A solution to stopping spam is outlined here:
p am.html
http://antispam.yahoo.com/domainkeys
I picked up this link from here:
http://www.pgp.com/resources/ctocorner/cryptoands
This was a discussion about how pgp alone will not stop spam but how yahoo domain keys might. Due to domainkeys ability to actually verify the domain the e-mail is being sent from.
How about introducing a new MS record (not Microsoft ;-)) to point to Mail Senders? MX server(s) can continue to be the mail recepient(s). This gives the control to more distributed DNS system rather than a single company.
Mail servers need to accept mails from a domain only if they are coming from the MS servers for that domain.
This is not a novel idea. Most mail sersvers have a configurable feature to accept mails only from MX servers for that domain anyway.
Which would you rather know? Who sent the mail, or where the mail came from? Sender ID only tells you where. With S/Mime you get both. And this sender ID/SPF thing requires that EVERYBODY use it or else. On the other hand, S/Mime can be phased in gradually, one user at a time, and could easily be filtered client side. It looks to me like a major piece of the spam solution is right under your noses.
If MS wanted to play nice, they'd just accept SPF.
No, it really is all about the $$$ -- MS already lost, but they still want a piece of the pie. They might make SenderID open source, but will it be Free? And what happens when they get additional patents for SenderID 2.0?
"[Regarding the 'cloud,'] ownership was what made America different than Russia." -- Woz
I still haven't heard what's wrong with SPF. The only thing seems to be that a decision has to be made that `we' all support it. So if we just take that decision, at some point MS has no choice but to follow, putting them back where they belong, in the back seat.
All this talk of various new(?) protocols and tags is pure FUD and bullshit.

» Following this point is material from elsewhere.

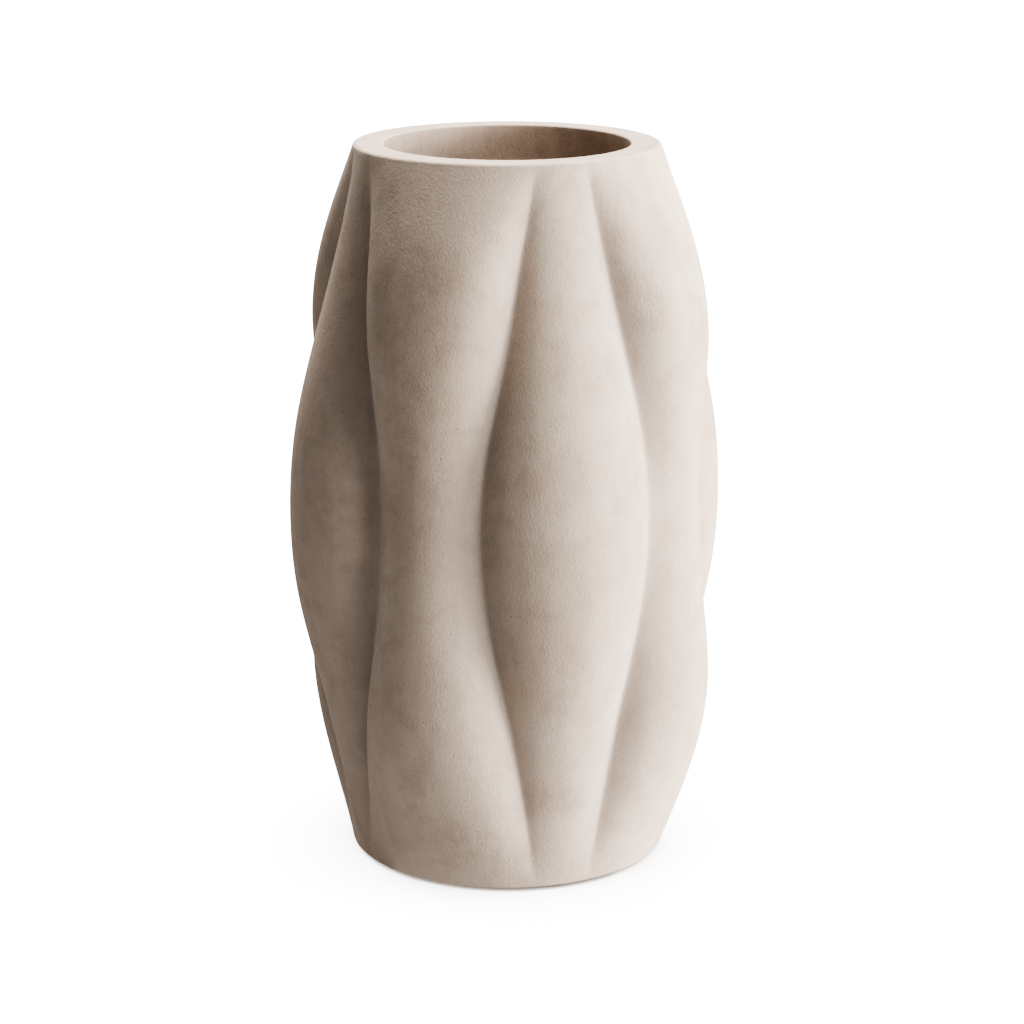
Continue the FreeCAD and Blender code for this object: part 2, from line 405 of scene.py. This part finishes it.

spam can be eradicated (99%) in 48 hours, this was true years ago when I used to hang out on nanae and it is still true today, because 99% of spam originates from companies with "pink" (no AUP) connectivity / IP block contracts that typically pay the provider several times the market rate per IP / Gb of bandwidth.
I could go out today and buy a block of 255 IP addresses on an OC3 and stick 72U of servers behind it sending out spam 24/7, and NOT lose my connectivity....
Sure, it might suck if you have a close IP to mine and SPEWS lists the company that is providing connectivity to both you and me, but at the end of the day money talks.
And at the end of the day there is more money in marketing (globally) than even bill g can dream of.
_NOTHING_ short of an equivalent to the usenet death penalty (which is different because fuck all providers make 1 cent out of usenet, for 95% of them it is a loss making service bundled with http / smtp etc) SPEWS style will ever stop spam.
As far as OSS goes as far as I can see there is only one way to make this work, and that is to use an electronic analogy of what I do at home.
I get junk (snail) mail every day, lots of it comes with pre-paid return envelopes, most of it doesn't.
The stuff advertising local firms tends not to have pre-paid envelopes, that national stuff tends to have pre-paid envelopes. So I sort my junk mail into local and national, takes about 3 seconds.
The local stuff I just throw out into the street to blow around and litter the place, the residents get pissed off, the council gets pissed off, clear plastic bags containing samples of the litter get placed on council meeting tables and the companies whose names are on said bits of paper get a hard time from the council and everything from business rates increases to bills to clean up litter.
The national stuff I just stuff into the prepaid return envelopes, just not the right envelopes, so each company gets an envelope full of some other companies junk mail, and pays for the postage.
Result, I now get about 4 pieces of junk mail per week, it DOES work IF you work at it for a year or two.
I see a similar thing in the OSS community as being the only solution, it takes a little bit of care to eliminate the joe-jobbed return addresses, but all you need is a spam filter that directs spam back to other spammers addresses, and if they have no smtp ports open then try to send it to them on port 80 every second for 24 hours.
Yes I ___AM___ advocating DDoSing the cunts off the net, because when spam starts costing spammers money and denial of THEIR services they will stop, not before.
http://slashdot.org/~GuyFawkes/journal
This isn't meant to be a troll, but honestly, who other than the Debian folks care that they opted not to adopt Sender-ID. I understand they "represent" the purity of libre software, but there's plenty of things they haven't added to their distro based upon their ideologies. Furthermore, it's not as if they would be writing the software. If they want to patch it to remove support from upstream, fine, but that hardly is a threat to Sender-ID (software that wouldn't make it to Stable for a couple years anyway). So, it seems to me this is all a bunch of self-righteousness, and the fact Debian doesn't want to play really is insignificant. If I'm off-base though, please answer the original question and set me straight.
And so the rule of business is to screw everyone every chance you get?
Naa. I don't think so. While many *people* DO practice business this way (and they ARE people - PEOPLE screw you, the business doesn't act on it's own) there's also a great many that do not. Just because Microsoft is a very large company doesn't mean they are off the hook in the ethical department.